Entries with model source code
******
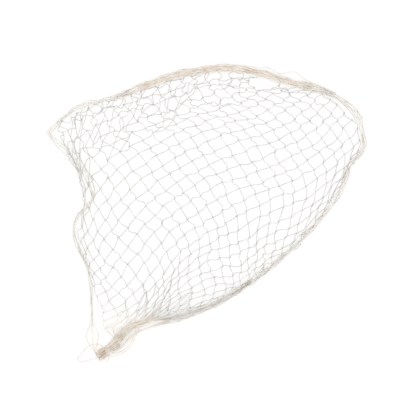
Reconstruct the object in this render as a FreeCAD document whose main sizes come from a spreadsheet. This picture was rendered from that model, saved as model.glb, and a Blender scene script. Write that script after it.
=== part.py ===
import FreeCAD, Part
import math
import os
from FreeCAD import Vector

# A knotted twine net, laid out on the ground with its far corner drawn together and lashed.
# Every twine of the net is a piece of its own. It zigzags through the net and is tied to
# the next twine at each of its knots. The gathered edges, the lashing, the loop and the
# loose ends are pieces as well. Nothing in it is rigid enough to turn on a joint.
#
# A knot has two numbers: row counts from the top edge down, column from left to right.
# Millimetres. X is to the right, Y away from the lashed corner, Z up, ground at z = 0.

doc = FreeCAD.newDocument("net")

# ---------------------------------------------------------------- driving dimensions
DIMENSIONS = [
    ("mesh_bar", 45.0, "twine between two knots, centre to centre"),
    ("twine_diameter", 2.0, "the net's own twine"),
    ("knot_diameter", 4.8, "the lump that a twine makes where it ties on the next"),
    ("knot_clearance", 0.06, "between the lump and the twine that is tied on"),
    ("knot_stray", 3.0, "how far a knot lies from its even place"),
    ("edge_twine_diameter", 2.4, "the twines that run along the gathered edges"),
    ("edge_pitch", 2.9, "sideways step between two edge twines"),
    ("edge_lift", 2.6, "step up between two layers of edge twine"),
    ("pile_rise", 2.7, "step up for each row that is heaped at an edge"),
    ("bundle_pitch", 2.7, "step between two twines in the bundle"),
    ("lashing_diameter", 2.6, "the twine lashed around the bundle"),
    ("lashing_clearance", 0.4, "between the lashing and the bundle"),
    ("loop_twine_diameter", 2.4, "the loop and the loose ends at the lashed corner"),
]
sheet = doc.addObject("Spreadsheet::Sheet", "Sizes")
for line, (alias, value, meaning) in enumerate(DIMENSIONS, start=1):
    sheet.set("A%d" % line, meaning)
    sheet.set("B%d" % line, str(value))
    sheet.setAlias("B%d" % line, alias)
doc.recompute()


def size(alias):
    """One driving dimension, as the sheet holds it."""
    return float(getattr(sheet, alias))


# ---------------------------------------------------------------- how the net lies
LAYOUT_BAR = 45.0        # the guide points below are for a net with this mesh bar
LASHING_TURNS = 8
LASHING_FROM_TIP = 33.0  # from the lashing's first turn to the bundle's cut end
ROWS = (-12, 12)         # first and last row of knots
COLUMNS = (-11, 15)      # first and last column of knots
LAST_OPEN = 15           # knots with a larger row - column are taken by the bundle
TIP_COLUMN = -8          # the first column in the rows of the left tip
TOP_LAST_COLUMN = 12     # and the last, where the gathered band takes the rest
LAST_TIP_ROW = -8
FIRST_TWINE, LAST_TWINE = -18, 19      # a twine goes by the row + column of its knots
GUIDE_STEP = 3

# Where every third knot of every third row lies, from column -12 to column 15.
GUIDES = {
    -12: [(-520, 210), (-532, 250), (-498, 296), (-430, 345), (-330, 384),
          (-215, 418), (-90, 452), (40, 474), (170, 468), (300, 432)],
    -9: [(-402, 45), (-405, 100), (-440, 178), (-383, 240), (-273, 296),
         (-155, 335), (-50, 378), (60, 412), (140, 436), (235, 446)],
    -6: [(-442, -78), (-420, -40), (-378, 50), (-300, 148), (-188, 220),
         (-75, 281), (34, 322), (143, 352), (223, 400), (300, 424)],
    -3: [(-402, -185), (-378, -152), (-319, -55), (-233, 50), (-124, 133),
         (-12, 193), (107, 243), (224, 278), (322, 340), (385, 400)],
    0: [(-388, -290), (-315, -243), (-234, -135), (-147, -31), (-53, 39),
        (50, 101), (171, 138), (283, 191), (386, 254), (462, 340)],
    3: [(-382, -375), (-262, -322), (-171, -235), (-88, -130), (6, -66),
        (99, -11), (216, 47), (334, 92), (436, 167), (515, 250)],
    6: [(-382, -432), (-280, -395), (-172, -312), (-96, -228), (8, -160),
        (112, -135), (200, -76), (310, -33), (405, 45), (475, 130)],
    9: [(-362, -465), (-285, -418), (-190, -352), (-88, -285), (30, -240),
        (115, -225), (188, -165), (282, -118), (372, -35), (450, 60)],
    12: [(-375, -485), (-305, -435), (-205, -385), (-98, -345), (15, -308),
         (112, -262), (196, -198), (285, -128), (375, -42), (452, 55)],
}

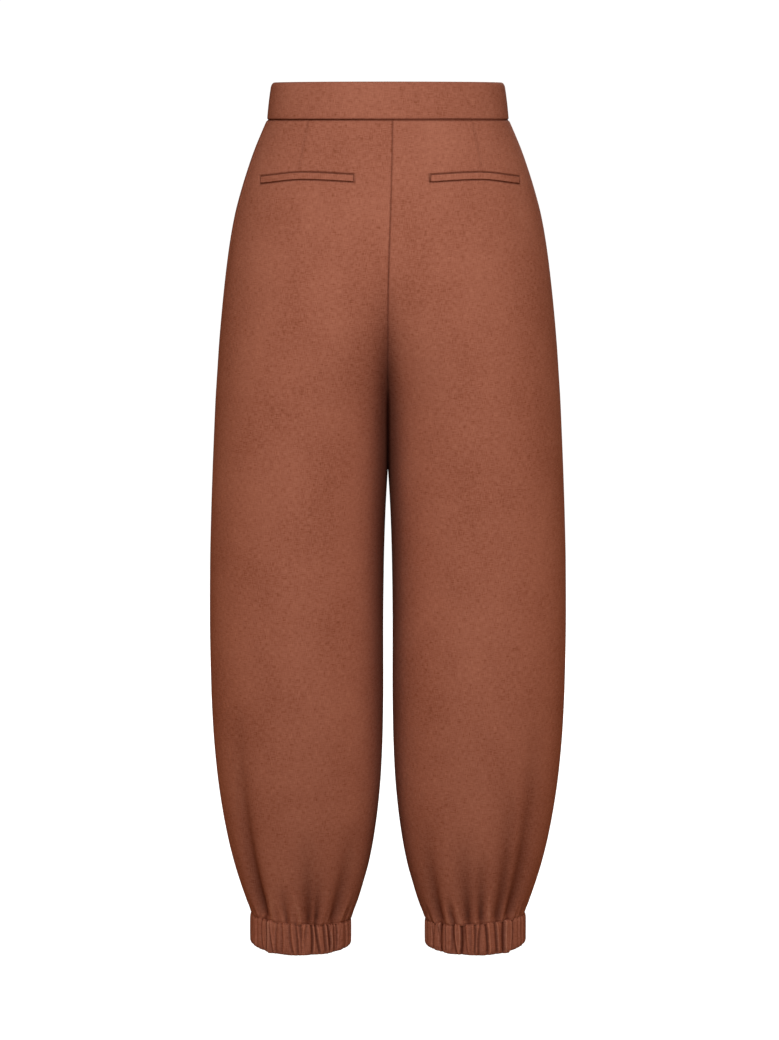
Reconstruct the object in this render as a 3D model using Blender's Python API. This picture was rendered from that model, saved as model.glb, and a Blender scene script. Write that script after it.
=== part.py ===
"""Linen trousers with barrel legs gathered into elastic cuffs, filled out as worn and hollow inside.

Metres, +Z up, wearer's front towards -Y and wearer's left towards +X. The origin is the middle of the waist,
half way up the waistband, where the wearer holds the garment up. Each cut piece is its own closed solid.
"""

from collections import namedtuple
from math import acos, atan2, cos, exp, floor, hypot, pi, radians, sin, sqrt

import bmesh
import bpy

LENGTH = 1.000  # top edge of the waistband to the cuffs' lower edge
WAISTBAND_HEIGHT = 0.042
CUFF_HEIGHT = 0.037
CROTCH_DROP = 0.330  # the crotch point, measured down from the top edge
SEAM_GAP = 0.0003
LIES_ON = 0.0006  # clearance of a piece that lies on a panel
ROUNDING = 1e-9  # what two ways of working out the same place may differ by

PANEL_WALL = 0.0015
WAISTBAND_WALL = 0.0030  # folded cloth with an interlining
CUFF_WALL = 0.0030  # folded cloth round the elastic
WELT_WALL = 0.0012
FLY_WALL = 0.0012

CUFF_TOP = LENGTH - CUFF_HEIGHT
CUFF_SEAM_TILT = 0.0035  # the cuff seam is this much higher at the leg's outer side, and lower at its inner side
TILT_BEGINS = 0.880
HEM_DROP = CUFF_TOP - SEAM_GAP

# The upper part sits slightly turned on the figure, so the centre seams lean and one side seam shows from behind.
SEAM_LEAN = 0.0051
LEAN_ENDS = 0.270
SIDE_SEAM_TURN = {"left": radians(12), "right": radians(3)}
SIDE_TURN_FADES = (0.120, 0.400)

# The centre seams turn under between the legs along a rounded curve that ends at the crotch point.
CROTCH_CURVE_BEGINS = 0.296
CROWDED_SHARE = 0.95  # near the crotch, how much of a panel's width its outer columns take
CROWDING_BEGINS = 0.235  # below everything that lies on the panels

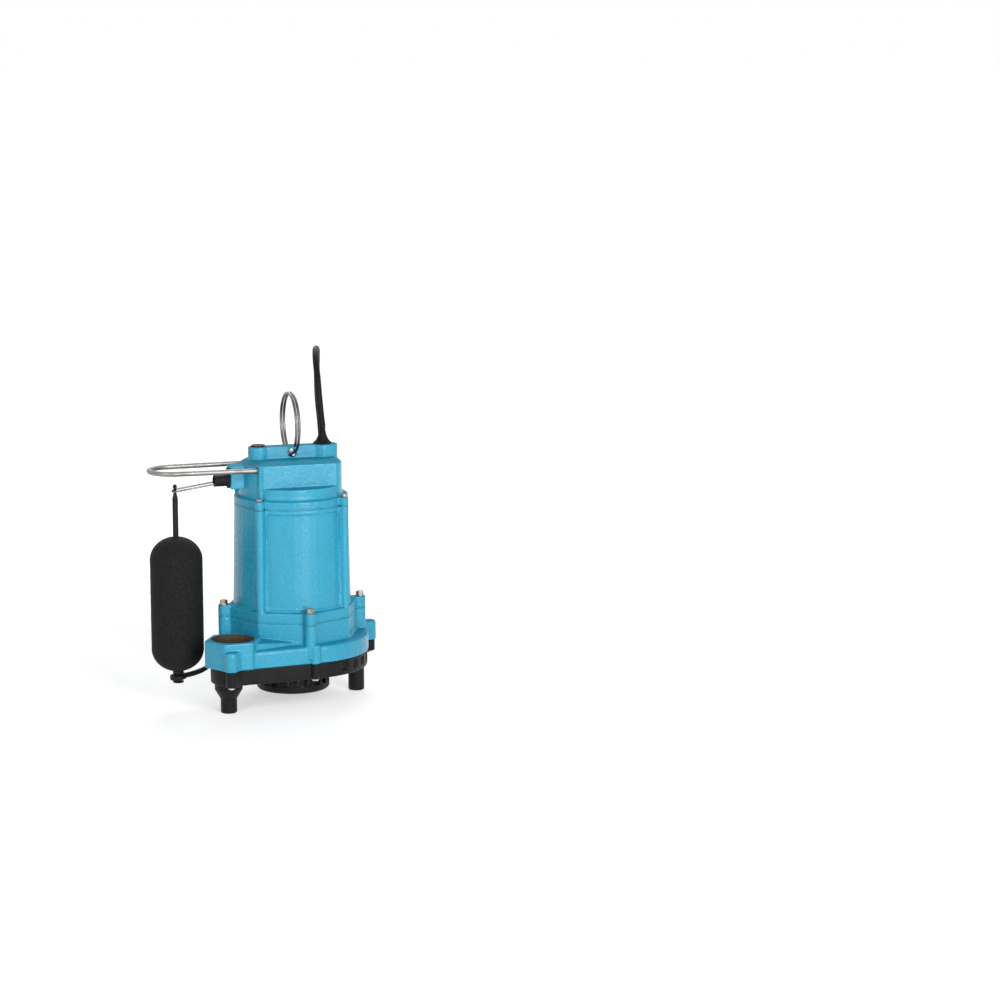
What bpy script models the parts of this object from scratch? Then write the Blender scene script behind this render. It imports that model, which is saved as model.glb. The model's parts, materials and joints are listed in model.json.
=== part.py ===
"""Submersible sump pump with a vertical float switch.

The motor stands upright on a volute and a three-legged base. The front, with the
recessed panel, faces -Y and the switch side faces -X. Every piece is modelled about
the motor's axis with the floor at z = 0, and one empty carries them all, so that the
pump stands over the world's origin. All sizes are in metres.
"""

import math

import bmesh
import bpy
from mathutils import Matrix, Vector

# --- clearances ---
SEAT = 0.0003  # between two pieces that touch
RUN = 0.0006  # round a piece that turns
OVER = 0.002  # how far a cutter passes the face it opens

# --- levels, from the floor up ---
VOLUTE_LOW = 0.0600  # joint of volute and base
SKIRT_LOW = 0.0410
STRAINER_LOW = 0.0138
SEAM_LOW = 0.1055  # joint of volute and housing
SEAM_TOP = 0.2390  # joint of housing and cover
GASKET = 0.0008
GASKET_INSET = 0.0006

# --- motor housing ---
BARREL_LOW_R = 0.0700
BARREL_TAPER = 0.0026  # how much narrower the barrel is at its top
BARREL_TOP_R = BARREL_LOW_R - BARREL_TAPER
BARREL_WALL = 0.0049  # at the top, under the cover
BARREL_BORE_R = BARREL_TOP_R - BARREL_WALL
BRACKET_LEDGE = 0.0015  # how much wider the bore is over the bearing bracket
FLANGE_CORNER_R = 0.0060
FLANGE_SPREAD = 0.0042  # from the barrel's side out to the flange's corners
FLANGE_CORNERS_AT = BARREL_LOW_R + FLANGE_SPREAD
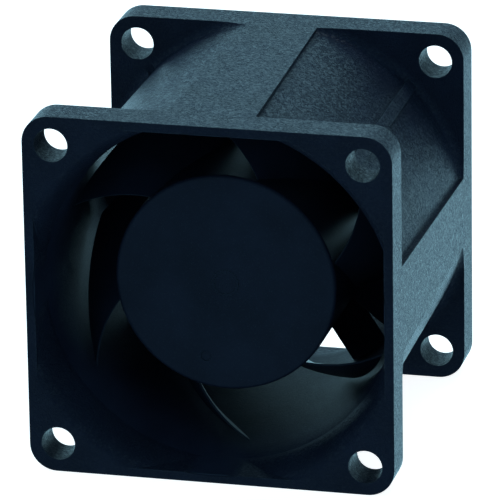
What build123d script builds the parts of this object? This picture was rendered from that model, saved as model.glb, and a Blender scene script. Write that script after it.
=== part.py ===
******
What you need to do
The first line to be transcribed is the one containing "What bpy script", and the last is the one containing "from mathutils import Matrix, Vector". Transcribe exactly those lines and nothing else.

Exercise result
What bpy script models the parts of this object from scratch? Then write the Blender scene script behind this render. It imports that model, which is saved as model.glb. The model's parts, materials and joints are listed in model.json.
=== part.py ===
"""Submersible sump pump with a vertical float switch.

The motor stands upright on a volute and a three-legged base. The front, with the
recessed panel, faces -Y and the switch side faces -X. Every piece is modelled about
the motor's axis with the floor at z = 0, and one empty carries them all, so that the
pump stands over the world's origin. All sizes are in metres.
"""

import math

import bmesh
import bpy
from mathutils import Matrix, Vector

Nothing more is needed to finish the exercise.